Google's guide explicitly says you don't need machine-readable AI text files or special markup to appear in generative AI results. If someone is selling you that service, ask them to show you proof it works on Google.
You don't need to "chunk" your content.
Breaking your pages into small fragments to make them easier for AI systems to digest is not recommended by Google. Their systems are designed to understand multiple topics on a single page and surface the relevant portion to the user.
You don't need to rewrite everything for AI.
Google's AI can handle synonyms and general meaning. Obsessively targeting every long-tail keyword variation for AI consumption is not a requirement.
You don't need special schema markup for AI results.
Keep using structured data as part of your overall SEO strategy because it helps with rich results, but there's no special schema that gets you into AI answers.
Now, here's what actually moves the needle.
Write content that only you could write.
Google draws a clear distinction between what they call "commodity content" and content with real, unique insight. A generic list of tips anyone could Google is less likely to be surfaced than something specific, grounded in real experience, or genuinely original. Think less "5 Ways to Improve Your Marketing" and more "What We Learned After Switching Our Client's Strategy Mid-Campaign."
Make sure your site is indexed and eligible for snippets.
You can't show up in AI Overviews if Google can't crawl and index your pages. Clean site structure, good page experience, and proper crawlability are the baseline.
Local businesses should keep their Google Business Profile up to date.
Google specifically calls out Business Profiles and Merchant Center feeds as factors in local and product visibility within AI responses.
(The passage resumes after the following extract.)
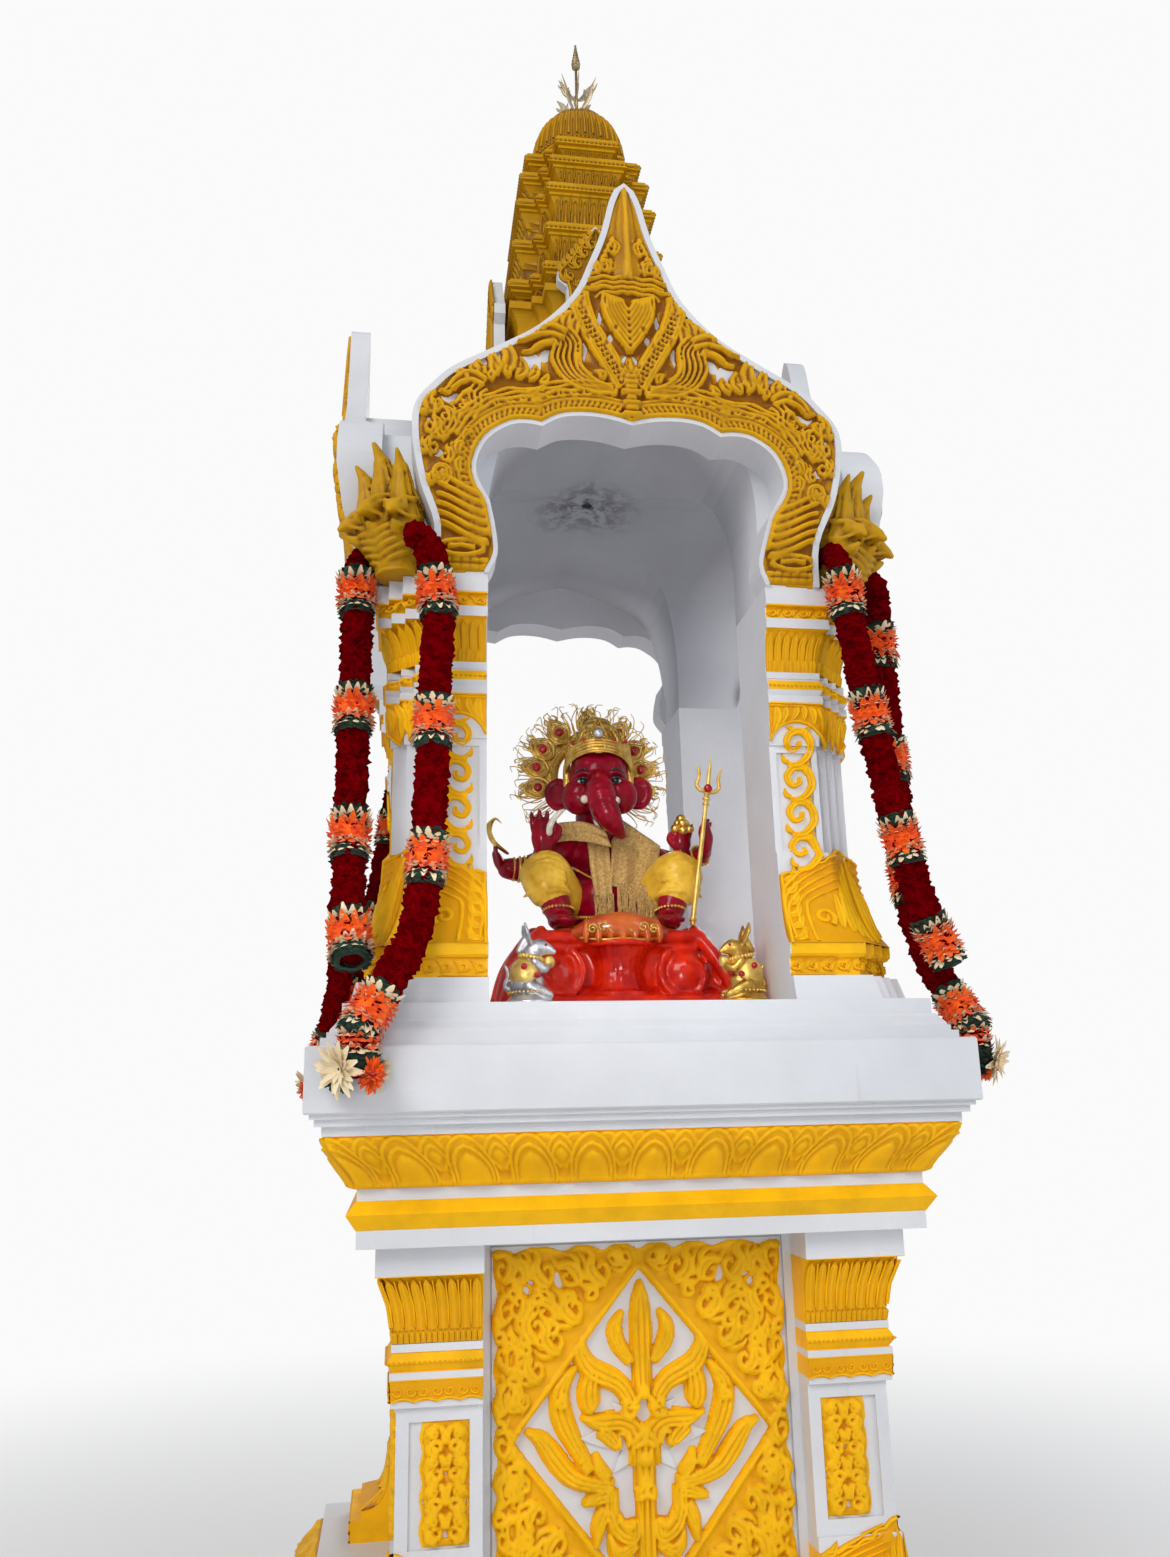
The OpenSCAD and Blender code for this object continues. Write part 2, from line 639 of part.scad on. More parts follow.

We want to be honest with you about two things that many people aren't saying clearly enough.
AI mentions don't reliably drive website traffic.
When someone gets an answer from an AI Overview or AI Mode, they often don't click through to your site. They got what they needed. So if your goal is to increase site visits, AEO is not the direct lever. It's a visibility play, a brand presence play, but don't expect your analytics to reflect it.
Tracking AI mentions is genuinely difficult.
Unlike traditional search rankings, where you can run a report and see where you land, AI-generated results are highly personalized and conversational. Two people asking essentially the same question can get different answers. There's no clean dashboard for this yet. If someone tells you they can guarantee your placement in AI results, be skeptical.
The searches that pull in AI answers also tend to be phrased the way a real person would talk, not the way someone might type keywords into a search bar. That means the range of queries that could theoretically surface your content is wider, but also harder to predict or optimize systematically.
What we keep coming back to is this: the businesses that will do well in AI search are the ones doing good work and presenting it to their audience in specific, credible ways. Not because they cracked a new algorithm, but because they gave AI systems something worth surfacing.
That's always been the deal with search. It just looks a little different now.